*** Input material ***

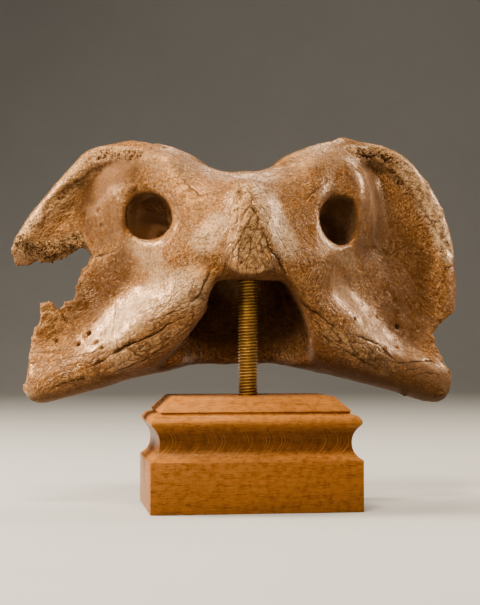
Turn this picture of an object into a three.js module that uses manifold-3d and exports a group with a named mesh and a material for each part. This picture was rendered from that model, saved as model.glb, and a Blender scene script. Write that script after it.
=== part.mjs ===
// A fossil atlas, the first neck vertebra of a steppe bison, on a threaded brass rod in a moulded wooden
// base. Millimetres, +Z up, the bone's upper (dorsal) face towards -Y, origin at the middle of the base's
// underside.
import * as THREE from 'three';
import { SimplifyModifier } from 'three/addons/modifiers/SimplifyModifier.js';
import { mergeVertices } from 'three/addons/utils/BufferGeometryUtils.js';
import Module from 'manifold-3d';

const wasm = await Module();
wasm.setup();

// Driving dimensions
const BASE = { width: 103, depth: 68, height: 55.4 };
const ROD = { diameter: 10, bottom: 28, top: 154, clearance: 0.3, sides: 32 };
const BONE = { tiltDeg: 15, offsetX: -2, setBack: 14, height: 118 };
const CELL = 2;
const BONE_TRIANGLES = 8600;
const OVERRUN = 10;

// The bone is shaped in its own frame: x to the side, y towards the head, z towards the back (dorsal).
// Most forms are the same on both sides, so they are placed by s, the distance from the middle plane.
const toBone = new THREE.Group();
toBone.position.set(BONE.offsetX, BONE.setBack, BONE.height);
toBone.rotation.x = Math.PI / 2 - THREE.MathUtils.degToRad(BONE.tiltDeg);
toBone.updateMatrixWorld(true);

// The bone's shape is a field of distances, negative inside. Its forms melt into each other over a blend
// width.
const OUTLINE_POINTS = 132;

function join(a, b, blend) {
  const h = Math.max(blend - Math.abs(a - b), 0) / blend;
  return Math.min(a, b) - (h * h * blend) / 4;
}

function carve(body, hollow, blend) {
  return -join(-body, hollow, blend);
}

function size(x, y, z) {
  return Math.sqrt(x * x + y * y + z * z);
}

function ellipsoid(x, y, z, { at, size: [rx, ry, rz] }) {
  const px = (x - at[0]) / rx;
  const py = (y - at[1]) / ry;
  const pz = (z - at[2]) / rz;
  const k0 = size(px, py, pz);
  const k1 = size(px / rx, py / ry, pz / rz);
  return k1 > 0 ? (k0 * (k0 - 1)) / k1 : -Math.min(rx, ry, rz);
}

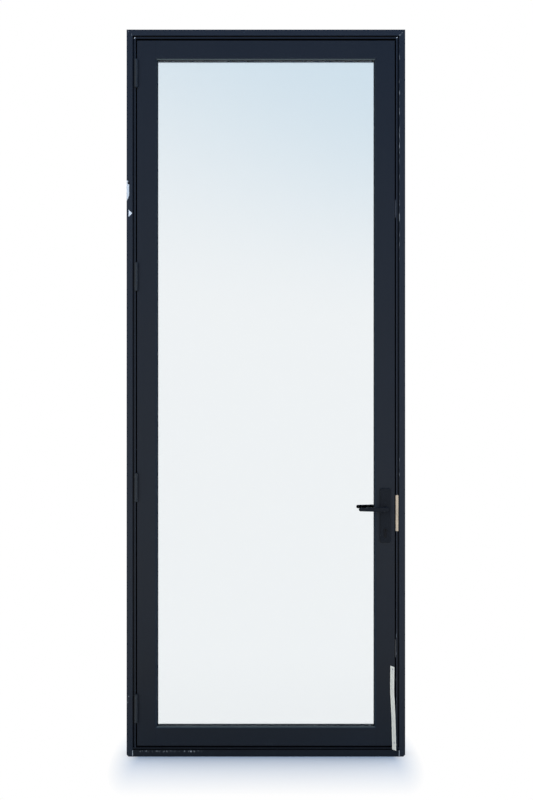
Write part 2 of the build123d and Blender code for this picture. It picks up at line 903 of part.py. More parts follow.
def faceplate():
    plate = block(
        leaf_right - faceplate_thickness,
        leaf_right,
        -faceplate_width / 2,
        faceplate_width / 2,
        faceplate_bottom,
        faceplate_top,
    )
    return plate - bolt_channels() - faceplate_screws(hole_gap)


def lock_cutters():
    """What the lock takes out of the lock stile."""
    half = faceplate_width / 2 + fit_gap
    slot = block(
        leaf_right - faceplate_thickness,
        leaf_right,
        -half,
        half,
        faceplate_bottom - fit_gap,
        faceplate_top + fit_gap,
    )
    neck_radius = lever_neck_radius + neck_hole_gap
    neck = hole_along_y(lever_x, lever_height, neck_radius, -leaf_depth, leaf_depth)
    cutters = [slot, neck, cylinder_prism(leaf_depth, 2 * fit_gap)]
    return cutters + plate_screws(fit_gap) + faceplate_screws(hole_gap)


def leaf_joint_places():
    """Heads of the corner screws inside the hinge stile, at -X: (x, y, z)."""
    x = leaf_left + stile_tube - leaf_wall
    front = (leaf_wall + leaf_shell_depth - strip_wall) / 2
    heights = (leaf_bottom + rail_tube / 2, leaf_top - rail_tube / 2)
    places = []
    for z in heights:
        for depth in (front, leaf_depth - front):
            places.append((x, front_y + depth, z))
    return places


def leaf_joint_screws(grow=0.0):
    screws = [facing(x, y, z, (-1, 0, 0)) * cap_screw(grow) for x, y, z in leaf_joint_places()]
    return screws + [mirrored_x(screw) for screw in screws]


def leaf_blocks():
    """Blocks in the ends of the rails' tubes, which the corner screws hold."""
    x_1 = leaf_right - stile_tube
    x_0 = x_1 - joint_block_length
    low, high = leaf_wall + fit_gap, rail_tube - leaf_wall - fit_gap
    near, far = leaf_wall + fit_gap, leaf_shell_depth - strip_wall - fit_gap
    blocks = []
    for y_0, y_1 in ((front_y + near, front_y + far), (back_y - far, back_y - near)):
        for z_0, z_1 in ((leaf_bottom + low, leaf_bottom + high), (leaf_top - high, leaf_top - low)):
            piece = block(x_0, x_1, y_0, y_1, z_0, z_1) - leaf_joint_screws(hole_gap)
            blocks += [piece, mirrored_x(piece)]
    return blocks


def lip_notches():
    """The rails' front faces stop where the lips of the stiles begin."""
    x_0 = leaf_right - stile_face
    x_1 = leaf_right - stile_tube
    notch = block(x_0, x_1, front_y, front_y + lip_thickness, leaf_bottom, leaf_top)
    return [notch, mirrored_x(notch)]


def leaf_lengths():
    """The eight shells of the leaf, by name."""
    rail_end = leaf_right - stile_tube
    joints = leaf_joint_screws(hole_gap)
    stile_front = run(leaf_front_section(stile_tube), leaf_box, "left", leaf_bottom, leaf_top) - joints
    stile_back = run(leaf_back_section(stile_tube), leaf_box, "left", leaf_bottom, leaf_top) - joints
    front = leaf_front_section(rail_tube)
    back = leaf_back_section(rail_tube)
    hinges = hinge_leaf_screws(hole_gap)
    lock = lock_cutters()
    edge_screws = edge_strip_screw_set(hole_gap)
    return {
        "leaf_hinge_stile_front": stile_front - hinges,
        "leaf_hinge_stile_back": stile_back - hinges,
        "leaf_lock_stile_front": mirrored_x(stile_front) - lock - edge_screws,
        "leaf_lock_stile_back": mirrored_x(stile_back) - lock,
        "leaf_top_rail_front": run(front, leaf_box, "top", -rail_end, rail_end) - lip_notches(),
        "leaf_top_rail_back": run(back, leaf_box, "top", -rail_end, rail_end),
        "leaf_bottom_rail_front": run(front, leaf_box, "bottom", -rail_end, rail_end) - lip_notches(),
        "leaf_bottom_rail_back": run(back, leaf_box, "bottom", -rail_end, rail_end),
    }


def leaf_strips():
    """Thermal strips of the leaf; those of the lock stile stop at the cases."""
    rail_end = leaf_right - stile_tube
    section = leaf_strips_section(stile_tube)
    hinge_side = run(section, leaf_box, "left", leaf_bottom, leaf_top)
    lock_side = run(section, leaf_box, "right", leaf_bottom, leaf_top)
    lock_side -= lock_case_boxes(fit_gap) + faceplate_screws(hole_gap)
    level = leaf_strips_section(rail_tube)
    low = run(level, leaf_box, "bottom", -rail_end, rail_end)
    high = run(level, leaf_box, "top", -rail_end, rail_end)
    return hinge_side.solids() + lock_side.solids() + low.solids() + high.solids()


def pane(depth_0):
    """One pane of the sealed unit."""
    side = stile_tube + glass_clearance
    end = rail_tube + glass_clearance
    y_0 = front_y + depth_0
    return block(
        leaf_left + side,
        leaf_right - side,
        y_0,
        y_0 + pane_thickness,
        leaf_bottom + end,
        leaf_top - end,
    )


def setting_blocks():
    """Blocks that carry the glass on the bottom rail."""
    low = leaf_bottom + rail_tube
    blocks = []
    for side in (-1, 1):
        x = side * block_spacing / 2
        blocks.append(
            block(
                x - block_length / 2,
                x + block_length / 2,
                -unit_thickness / 2,
                unit_thickness / 2,
                low,
                low + glass_clearance,
            )
        )
    return blocks


def front_beads():
    beads = around_glass(front_bead_section, 0.0, lip_width + bead_show)
    return [bead - lip_notches() for bead in beads]


def back_beads():
    return around_glass(back_bead_section, 0.0, lip_width + bead_show)


def gaskets(depth_0):
    inner = lip_width + bead_show + gasket_show
    return around_glass(lambda tube: gasket_section(tube, depth_0), inner - gasket_height, inner)


def handle_plate():
    """The front handle plate, with holes for the lever, the cylinder and the screws."""
    middle = (plate_bottom + plate_top) / 2
    plane = Plane((lever_x, front_y, middle), x_dir=(1, 0, 0), z_dir=(0, -1, 0))
    outline = RectangleRounded(plate_width, plate_top - plate_bottom, plate_corner)
    plate = extrude(plane * outline, plate_thickness)
    plate = fillet(plate.faces().sort_by(Axis.Y)[0].edges(), plate_edge)
    radius = lever_neck_radius + running_gap
    plate -= hole_along_y(lever_x, lever_height, radius, -plate_face, front_y)
    return plate - cylinder_prism(leaf_depth, fit_gap) - plate_screws(hole_gap)


def back_handle_plate():
    """The back plate, whose screw holes are countersunk."""
    middle = (plate_bottom + plate_top) / 2
    plane = Plane((lever_x, back_y, middle), x_dir=(-1, 0, 0), z_dir=(0, 1, 0))
    outline = RectangleRounded(plate_width, plate_top - plate_bottom, plate_corner)
    plate = extrude(plane * outline, plate_thickness)
    plate = fillet(plate.faces().sort_by(Axis.Y)[-1].edges(), plate_edge)
    radius = lever_neck_radius + running_gap
    plate -= hole_along_y(lever_x, lever_height, radius, back_y, plate_face)
    return plate - cylinder_prism(leaf_depth, fit_gap) - plate_screws(hole_gap)


def lever():
    """The front lever: a flat tapered grip on a round neck with a square socket."""
    outer_y = front_y - lever_projection
    plane = Plane((lever_x, outer_y + lever_thickness, lever_height), x_dir=(1, 0, 0), z_dir=(0, -1, 0))
    ends = Circle(lever_neck_radius) + Pos(-lever_reach, 0) * Circle(lever_tip_radius)
    grip = extrude(plane * make_hull(ends.edges()), lever_thickness)
    grip = fillet(grip.faces().sort_by(Axis.Y)[0].edges(), lever_edge)
    neck = hole_along_y(
        lever_x, lever_height, lever_neck_radius, outer_y + lever_edge, front_y - lever_neck_gap
    )
    return grip + neck - spindle(running_gap)


def spindle(grow=0.0):
    """The square spindle through the leaf, which reaches into both levers."""
    half = spindle_size / 2 + grow
    end = leaf_depth / 2 + spindle_bite + grow
    return block(lever_x - half, lever_x + half, -end, end, lever_height - half, lever_height + half)


def follower():
    """The round follower in the case, which the spindle turns."""
    half = case_thickness / 2
    round_part = hole_along_y(lever_x, lever_height, follower_radius, -half, half)
    return round_part - spindle(running_gap)


def cylinder():
    """The fixed body of the cylinder, bored for the plugs and cut away round the cam."""
    body = cylinder_prism(plate_face + cylinder_proud)
    bore = hole_along_y(lever_x, cylinder_z, plug_radius + running_gap, -leaf_depth, leaf_depth)
    return body - bore - cam_room() - cylinder_screw(hole_gap)


def key_plug():
    """The front plug with its key slot, and the cam behind it."""
    front = -plate_face - cylinder_proud
    cam_back = cam_width / 2
    plug = hole_along_y(lever_x, cylinder_z, plug_radius, front, cam_back)
    wide = hole_along_y(lever_x, cylinder_z, cylinder_radius, -cam_back, cam_back)
    lobe = block(
        lever_x - cylinder_tail_width / 2,
        lever_x + cylinder_tail_width / 2,
        -cam_back,
        cam_back,
        cylinder_z,
        cylinder_z + cam_radius - cam_gap,
    )
    slot = block(
        lever_x - key_slot_width / 2,
        lever_x + key_slot_width / 2,
        front,
        front + key_slot_depth,
        cylinder_z - key_slot_height / 2,
        cylinder_z + key_slot_height / 2,
    )
    return plug + wide + lobe - slot


def thumbturn():
    """The back plug with its flat turn."""
    end = plate_face + cylinder_proud
    plug = hole_along_y(lever_x, cylinder_z, plug_radius, cam_width / 2, end)
    plane = Plane((lever_x, end, cylinder_z), x_dir=(1, 0, 0), z_dir=(0, 1, 0))
    outline = SlotOverall(thumbturn_height, thumbturn_width, rotation=90)
    grip = extrude(plane * outline, thumbturn_depth)
    grip = fillet(grip.faces().sort_by(Axis.Y)[-1].edges(), plate_edge)
    return plug + grip


# Off-white strip


def edge_strip_screw_set(grow=0.0):
    screws = []
    y = front_y - fit_gap - edge_strip_thickness
    for inset, z in edge_strip_screws:
        screw = countersunk(
            edge_screw_radius,
            edge_screw_head_radius,
            edge_screw_head_height,
            edge_screw_length,
            grow,
        )
        screws.append(facing(leaf_right - inset, y, z, (0, -1, 0)) * screw)
    return screws


def strip_outline(half, slant):
    """The strip seen from the front; its ends slope down to the right."""
    left = [(leaf_right - inset - half, z) for inset, z in edge_strip_line]
    right = [(leaf_right - inset + half, z) for inset, z in edge_strip_line]
    right[0] = (right[0][0], right[0][1] - slant)
    right[-1] = (right[-1][0], right[-1][1] - slant)
    edges = Spline(left) + Line(left[-1], right[-1]) + Spline(right[::-1]) + Line(right[0], left[0])
    return make_face(edges)


def edge_strip():
    """A thin bowed strip with a shallow groove along its middle."""
    back = front_y - fit_gap
    plane = Plane((0, back, 0), x_dir=(1, 0, 0), z_dir=(0, -1, 0))
    strip = extrude(plane * strip_outline(edge_strip_width / 2, edge_strip_slant), edge_strip_thickness)
    groove_back = back - edge_strip_thickness + edge_strip_groove_depth
    groove_plane = Plane((0, groove_back, 0), x_dir=(1, 0, 0), z_dir=(0, -1, 0))
    groove = extrude(groove_plane * strip_outline(edge_strip_groove / 2, 0.0), edge_strip_groove_depth)
    return strip - groove - edge_strip_screw_set(hole_gap)


# Write one file for each node


def nodes():
    frame_side = -1
    leaf_side = 1
    parts = frame_lengths()
    parts.update(
        frame_thermal_strips=frame_strips(),
        frame_corner_cleats=frame_cleats(),
        frame_sill_blocks=sill_blocks(),
        frame_sill_screws=sill_screws(),
        frame_weatherstrip=weatherstrip(),
        hinge_frame_halves=hinge_halves(frame_side, 0, hinge_frame_screws(hole_gap)),
        hinge_pins=hinge_pins(),
        hinge_frame_screws=hinge_frame_screws(),
        strike_plate=strike(),
        bolt_keeps=keeps(),
        keep_screws=keep_screws(),
    )
    parts.update(leaf_lengths())
    parts.update(
        leaf_thermal_strips=leaf_strips(),
        leaf_corner_blocks=leaf_blocks(),
        leaf_corner_screws=leaf_joint_screws(),
        glass_front_pane=pane(unit_front),
        glass_back_pane=pane(unit_back - pane_thickness),
        glass_spacer_bars=around_glass(
            spacer_section,
            glass_clearance + edge_seal_width,
            glass_clearance + edge_seal_width + spacer_width,
        ),
        glass_edge_seal=around_glass(
            edge_seal_section, glass_clearance, glass_clearance + edge_seal_width
        ),
        glass_setting_blocks=setting_blocks(),
        glazing_beads_front=front_beads(),
        glazing_beads_back=back_beads(),
        glazing_gaskets_front=gaskets(unit_front - gasket_thickness),
        glazing_gaskets_back=gaskets(unit_back),
        hinge_leaf_halves=hinge_halves(leaf_side, 1, hinge_leaf_screws(hole_gap)),
        hinge_leaf_screws=hinge_leaf_screws(),
        lock_faceplate=faceplate(),
        lock_cases=lock_cases(),
        lock_faceplate_screws=faceplate_screws(),
        lock_cylinder=cylinder(),
        handle_plate_front=handle_plate(),
        handle_plate_back=back_handle_plate(),
        handle_plate_screws=plate_screws(),
        edge_strip=edge_strip(),
        edge_strip_screws=edge_strip_screw_set(),
        lever_front=lever(),
        lever_back=mirrored_y(lever()),
        lever_spindle=spindle(),
        lock_follower=follower(),
        lock_latch=latch(),
        lock_bolts=bolts(),
        lock_rods=rods(),
        key_plug=key_plug(),
        thumbturn=thumbturn(),
    )
    return parts


def main():
    for name, shape in nodes().items():
        solids = shape if isinstance(shape, list) else [shape]
        export_step(Compound(children=list(solids)), f"parts/{name}.step")


main()
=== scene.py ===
import json
import math

import bmesh
import bpy
from bpy.props import FloatProperty, FloatVectorProperty, PointerProperty
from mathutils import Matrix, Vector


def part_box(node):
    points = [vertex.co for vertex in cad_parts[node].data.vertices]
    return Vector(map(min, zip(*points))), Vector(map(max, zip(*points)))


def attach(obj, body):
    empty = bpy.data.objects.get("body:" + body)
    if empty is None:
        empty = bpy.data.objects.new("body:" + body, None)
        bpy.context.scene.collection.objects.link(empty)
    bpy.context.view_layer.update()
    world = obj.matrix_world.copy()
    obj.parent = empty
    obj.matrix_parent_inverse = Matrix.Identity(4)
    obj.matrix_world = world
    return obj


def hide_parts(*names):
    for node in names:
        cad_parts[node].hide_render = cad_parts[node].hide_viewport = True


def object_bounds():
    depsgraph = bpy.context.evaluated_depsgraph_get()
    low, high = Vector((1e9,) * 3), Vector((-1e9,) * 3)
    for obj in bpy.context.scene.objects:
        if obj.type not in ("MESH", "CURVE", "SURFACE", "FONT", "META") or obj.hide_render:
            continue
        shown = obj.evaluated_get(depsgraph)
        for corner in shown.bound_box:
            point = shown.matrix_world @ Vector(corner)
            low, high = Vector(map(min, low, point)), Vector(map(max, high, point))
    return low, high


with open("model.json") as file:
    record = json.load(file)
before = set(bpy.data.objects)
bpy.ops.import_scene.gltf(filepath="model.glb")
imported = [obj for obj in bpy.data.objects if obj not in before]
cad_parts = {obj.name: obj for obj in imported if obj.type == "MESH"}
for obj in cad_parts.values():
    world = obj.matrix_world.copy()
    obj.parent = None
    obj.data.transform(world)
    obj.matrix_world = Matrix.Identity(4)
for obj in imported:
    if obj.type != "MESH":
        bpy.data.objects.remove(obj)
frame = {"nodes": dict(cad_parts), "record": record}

bl_info = {
    "name": "Glazed exterior door",
    "version": (1, 0, 0),
    "blender": (4, 5, 0),
    "location": "3D View > Sidebar > Exterior door",
    "description": "Gives a packed exterior door its finishes, screws, gaskets and stage",
    "category": "Object",
}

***

### The task
Only the lines from the one containing "record = json.load(file)" to the one containing "obj.parent = None" are to be printed, both ends included, exactly as written.

### Exercise output
    record = json.load(file)
before = set(bpy.data.objects)
bpy.ops.import_scene.gltf(filepath="model.glb")
imported = [obj for obj in bpy.data.objects if obj not in before]
cad_parts = {obj.name: obj for obj in imported if obj.type == "MESH"}
for obj in cad_parts.values():
    world = obj.matrix_world.copy()
    obj.parent = None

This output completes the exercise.